The Redskins, in fact, exceeded the secret $123 million salary cap, by $102.8 million (No. That’s not a typo.) says the union. The CBA accounting for Washington’s 2010 players’ salaries was $225.8 million. So, Washington, following the terms of the 2006 CBA extension, used the no cap year to as intended and was whacked from both sides by owners and players. Life is not fair.
“The 32 teams are defendants in the action right now,” said NFL PA Executive Director DeMaurice Smith. “If there’s evidence that is developed later on that would demonstrate that any one of those teams did not abide by the conspiracy, then my guess is those teams will make the appropriate assertions and we’ll see where we end up.”
Translation: We are making this up on the fly and we will fix it later when the innocent teams give us stuff to help make our case.
Want more evidence that the collusion suit is a rushed job? The union’s petition cites sports column stories as evidence. Yeah right. Sports writers are notoriously superficial when writing about the legal and economic side pro teams.
If you are into the nuts and bolts of the business of pro sports, do what Hog Heaven does — pay attention to Andrew Brandt at the National Football Post, Maury Brown, founder of the Business of Sports Network, and to sports business coverage of Forbes Magazine’s online site http://www.forbes.com/sports-leisure/.

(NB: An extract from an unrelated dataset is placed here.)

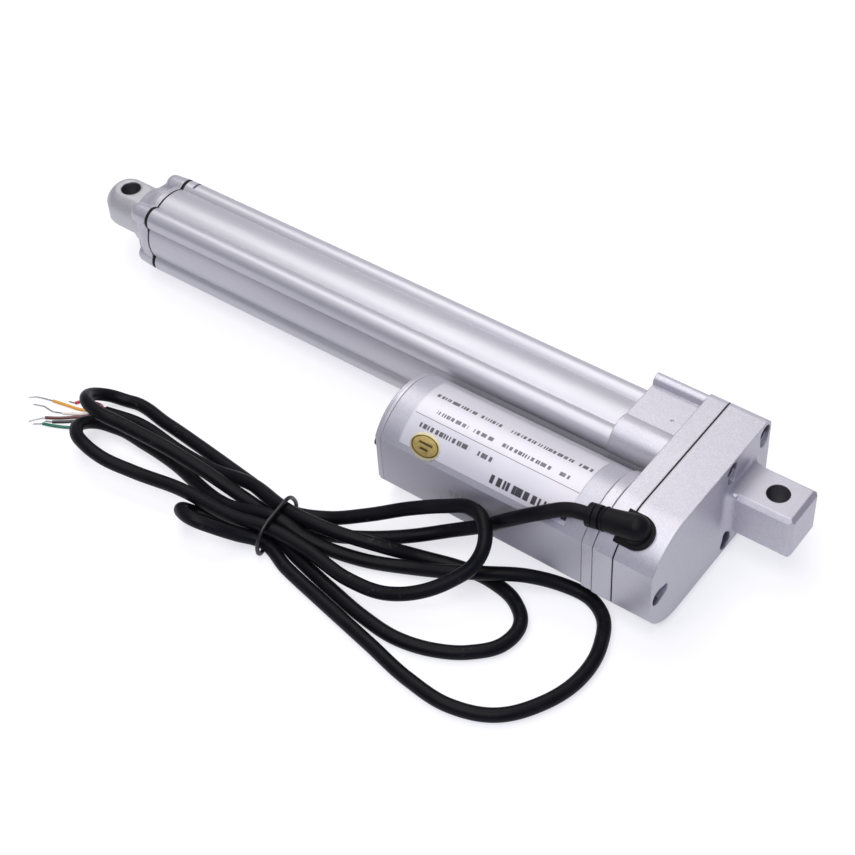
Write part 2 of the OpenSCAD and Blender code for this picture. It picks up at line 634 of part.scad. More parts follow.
route = [
  // from the elbow down the motor side to the tie
  [42.2, 53, 21], [50, 54, 19.8], [60, 58.2, 15.5], [70, 60.9, 8.5], [80.5, 61, -1.5],
  [94, 63.5, -10.5], [107.5, 71.3, -15], [121, 78.3, -18], [136, 85, -19.4], [152, 90, -18.2],
  // first loop out
  [168, 89.3, -17.6], [185, 90, -13.5], [206, 91, -10], [226, 93, -7.5], [238.5, 94, -6.5],
  [247, 91, -8], [251.5, 85, -12.3], [249.5, 78.5, -17], [241.5, 74.3, -19.7], [222, 75.2, cz],
  [204, 77, cz], [187, 79, cz], [173, 80.8, -19.8], [152, 84.4, -18.2],
  // second loop, against the motor
  [138, 79.5, -17], [124, 73.5, -12], [110, 66.7, -6], [97.5, 61.9, -1.2], [87, 61.2, 4],
  [78.5, 65, 6], [74, 70.5, 3], [74, 77, -2.5], [79, 84.5, -7.3], [87.5, 92.5, -11.3], [98, 97.5, -14],
  [113, 99.3, -15], [133, 97.6, -14], [152, 98.1, -13.2],
  // third loop out
  [165, 100.7, -13.8], [190, 102, -13], [210, 105.5, -12.8], [224, 107.8, -11.2],
  [232.5, 107.2, -10.2], [240.5, 104, -11.2], [245, 98, -14], [243.5, 91.8, -17.4], [236, 88.3, -19.3],
  [221, 88, cz], [203, 89.6, cz], [189, 92.7, -19.8], [172, 95.8, -16.8], [152, 92.7, -13.2],
  // long loop in front
  [135, 92, -16.5], [117, 87, -19], [100, 80.3, -18.6], [86, 75.5, -16], [74, 69.8, -14.3],
  [62, 62.3, -15], [52, 56.8, -18], [43, 54.7, -19.8], [33.5, 58.5, cz], [26.5, 70, cz],
  [24.5, 86, cz], [29.5, 102, cz], [39, 114, cz], [54, 119.8, cz], [72, 119, cz], [92, 114.7, cz],
  [120, 108.7, cz], [137, 105, -19.6], [152, 101.2, -18.2],
  // short loop out
  [159.5, 105.3, -15.7], [166, 109.8, -11.7], [173, 112.5, -9.5], [179.5, 111.3, -11],
  [183.7, 107.5, -15], [181.5, 103.8, -18.9], [173.5, 101.3, cz], [163.5, 99.3, -19.5],
  [152, 95.6, -18.2],
  // inner loop in front
  [137, 99, -19.5], [118, 103.3, cz], [101, 106.6, cz], [86, 107.5, cz], [73, 104.5, cz],
  [61.5, 98, cz], [53.8, 88, cz], [54.2, 78, cz], [61, 71.3, cz], [73, 68.2, cz], [87, 69.5, cz],
  [100, 74, -18.8], [112, 80.5, -14.8], [131, 86.2, -12.9], [152, 87.3, -13.2],
  // free end
  [170, 84, -14.8], [190, 84.6, -18], [210, 83.2, cz], [232, 81.5, cz], [246, 84.3, cz]];
// frames carried along a line of points without twist, then rings and skin
function unit(v) = v / norm(v);
function seg_dir(P, i) = unit(P[min(i + 1, len(P) - 1)] - P[min(i, len(P) - 2)]);
function bisector(P, i) = unit(seg_dir(P, i) + (i > 0 ? seg_dir(P, i - 1) : seg_dir(P, i)));
function across(t, n) = unit(n - (n * t) * t);
module sweep(P, rad, sides) {
  n = len(P);
  // rad is one radius, or one for each point
  rr = is_list(rad) ? rad : [for (i = [0:n - 1]) rad];
  nrm = [for (i = 0, v = across(bisector(P, 0), [0.1, 0.2, 1]); i < n;
          i = i + 1, v = i < n ? across(bisector(P, i), v) : v) v];
  pts = [for (i = [0:n - 1]) let(t = bisector(P, i), u = nrm[i], w = cross(t, u))
          for (k = [0:sides - 1]) let(a = 360 * k / sides) P[i] + rr[i] * (cos(a) * u + sin(a) * w)];
  faces = concat(
    [[for (k = [0:sides - 1]) k]],
    [for (i = [0:n - 2]) for (k = [0:sides - 1]) let(a = i * sides + k, b = i * sides + (k + 1) % sides) [a, a + sides, b + sides]],
    [for (i = [0:n - 2]) for (k = [0:sides - 1]) let(a = i * sides + k, b = i * sides + (k + 1) % sides) [a, b + sides, b]],
    [[for (k = [sides - 1:-1:0]) (n - 1) * sides + k]]);
  polyhedron(points = pts, faces = faces, convexity = 10);
}
module power_cable() { color(black) sweep(route, cable_d / 2, 10); }
// rubber ring round the seven strands
tie_r = 0.75;
tie_path = [[152.6, 80.4, -18], [152.4, 81.3, -14.4], [151.8, 84.6, -10.2], [151, 89.5, -9.3], [150.4, 95.4, -9.3],
  [150, 100.2, -9.9], [150, 104.2, -13.6], [150, 105.5, -17.8], [150.2, 104.8, -20.6], [150.6, 103, -21.7],
  [151.3, 93, -21.7], [152.2, 83, -21.7], [152.5, 81.1, -20.7]];
module ring_sweep(P, r, sides) {
  n = len(P);
  m = unit(cross(P[3] - P[0], P[6] - P[0]));
  pts = [for (i = [0:n - 1]) let(t = unit(P[(i + 1) % n] - P[(i + n - 1) % n]), u = across(t, m), w = cross(t, u))
          for (k = [0:sides - 1]) let(a = 360 * k / sides) P[i] + r * (cos(a) * u + sin(a) * w)];
  faces = concat(
    [for (i = [0:n - 1]) for (k = [0:sides - 1]) let(j = (i + 1) % n, k2 = (k + 1) % sides) [i * sides + k, j * sides + k, j * sides + k2]],
    [for (i = [0:n - 1]) for (k = [0:sides - 1]) let(j = (i + 1) % n, k2 = (k + 1) % sides) [i * sides + k, j * sides + k2, i * sides + k2]]);
  polyhedron(points = pts, faces = faces, convexity = 4);
}
module cable_tie() { color(black) ring_sweep(tie_path, tie_r, 8); }
// six wires out of the jacket end; each keeps its insulation up to the last
// points, where the bare conductor goes on
wz = -21.8;
jacket_end = [246.03, 84.3, cz];
function wire_start(a) = jacket_end + 1.45 * [-0.2 * cos(a), 0.98 * cos(a), sin(a)];
wires = [
  [150, [[250.5, 82, -20.4], [256, 81.8, wz], [259.6, 83.6, wz], [261.4, 86, wz]], [[264.4, 86.6, -22.1]]],
  [210, [[251.5, 84.6, wz], [257, 87.4, wz], [263, 88.7, wz], [269.5, 90, wz]], [[274, 91, -22.1], [277.3, 92, -22.1], [279.3, 94, -22.1]]],
  [90, [[250.4, 86, -20.2], [255.5, 89.5, wz], [261.5, 92.8, wz]], [[265.8, 94.3, -22.1], [270.7, 94, -22.1], [275, 95.6, -22.1]]],
  [270, [[250.6, 87, wz], [255.8, 91.6, wz], [260.5, 95.4, wz], [265.5, 98.5, wz]], [[268.2, 101, -22.1], [269.8, 103.5, -22.1]]],
  [30, [[249.6, 88.7, -20.7], [253, 92, wz], [257, 95.4, wz], [261.5, 98.6, wz]], [[264.6, 99.8, -22.1]]],
  [330, [[248, 88.6, wz], [249, 93.4, wz], [254.5, 97.4, wz], [260.5, 100.2, wz], [264, 101.4, wz]], [[267.4, 103.6, -22.1]]]];
module cable_wires() {
  color([0.6, 0.3, 0.15]) for (w = wires) {
    last = w[1][len(w[1]) - 1];
    out = unit(w[2][0] - last);
    P = concat([wire_start(w[0]), wire_start(w[0]) + [1.8, 0.36, 0]], w[1], [last + 0.02 * out], w[2]);
    n1 = len(w[1]) + 2;
    sweep(P, [for (i = [0:len(P) - 1]) i < n1 ? wire_d / 2 : 0.32], 8);
  }
}

rear_gear_case();
front_gear_case();
case_gasket();
case_screws();
outer_tube();
front_gasket();
front_end_cap();
front_cap_screws();
tube_screws();
rod_guide_bush();
rod_seal();
rod_tube();
rod_eye();
drive_nut();
nut_pins();
lead_screw();
screw_gear();
gear_key();
screw_retaining_ring();
screw_tip_guide();
rear_bush();
thrust_washer_fixed();
thrust_balls();
thrust_washer_turning();
screw_bearing_outer();
screw_bearing_balls();
screw_bearing_inner();
idler_gear();
idler_shaft();
idler_washers();
limit_switch_board();
limit_switches();
motor_collar();
motor_cover();
motor_end_cap();
end_cap_screws();
motor_screws();
motor_can();
motor_magnets();
motor_front_bush();
motor_endbell();
motor_rear_bush();
motor_shaft();
armature_core();
armature_windings();
commutator();
brush_holder();
brushes();
motor_pinion();
hall_magnet();
hall_board();
rating_label();
inspection_sticker();
cable_elbow();
power_cable();
cable_tie();
cable_wires();
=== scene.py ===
import bpy, bmesh, math, random
from mathutils import Vector, Matrix


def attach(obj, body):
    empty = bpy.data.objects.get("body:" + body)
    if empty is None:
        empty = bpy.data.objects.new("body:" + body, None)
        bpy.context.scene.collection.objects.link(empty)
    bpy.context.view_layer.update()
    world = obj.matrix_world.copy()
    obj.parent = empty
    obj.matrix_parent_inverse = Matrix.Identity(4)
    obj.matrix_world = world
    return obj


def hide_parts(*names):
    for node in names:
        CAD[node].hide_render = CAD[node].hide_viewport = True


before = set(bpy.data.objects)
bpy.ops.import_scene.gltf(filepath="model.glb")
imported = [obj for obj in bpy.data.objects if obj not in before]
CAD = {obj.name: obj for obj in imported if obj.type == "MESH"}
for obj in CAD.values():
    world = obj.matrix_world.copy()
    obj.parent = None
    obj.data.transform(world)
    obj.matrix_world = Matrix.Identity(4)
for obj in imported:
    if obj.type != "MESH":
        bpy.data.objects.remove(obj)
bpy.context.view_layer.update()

MM = 0.001

# ------------------------------------------------------------------ camera
cam_data = bpy.data.cameras.new("camera")
cam_data.sensor_fit = "HORIZONTAL"
cam_data.sensor_width = 36.0
cam_data.lens = 78.02
cam_data.clip_start = 0.01
cam_data.clip_end = 20.0
cam = bpy.data.objects.new("camera", cam_data)
bpy.context.scene.collection.objects.link(cam)
right = Vector((-0.80116, -0.59673, -0.04537)).normalized()
up = Vector((0.40296, -0.59396, 0.69630)).normalized()
back = right.cross(up).normalized()
up = back.cross(right).normalized()
m = Matrix((right, up, back)).transposed().to_4x4()
m.translation = Vector((-0.176024, 0.402297, 0.487353))
cam.matrix_world = m
bpy.context.scene.camera = cam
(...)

Hog Heaven is into this stuff and those are our sources. We know that it bores you because our hits are lower when we post stories in this topic. Or-ga-ni-za-tion-al issues too close to the work issues you escape from when you read about RG3 and Pierre Garcon. One drowns in multisyllable jargon when reading business and legal briefs.
But, these executive calls are critical to building the championship caliber organizational culture that Reid alludes to. We will pay attention to those sources so you won’t have to, then we will provide the Cliff Notes version.
We do it compliments of the house because that’s the kind of people we are.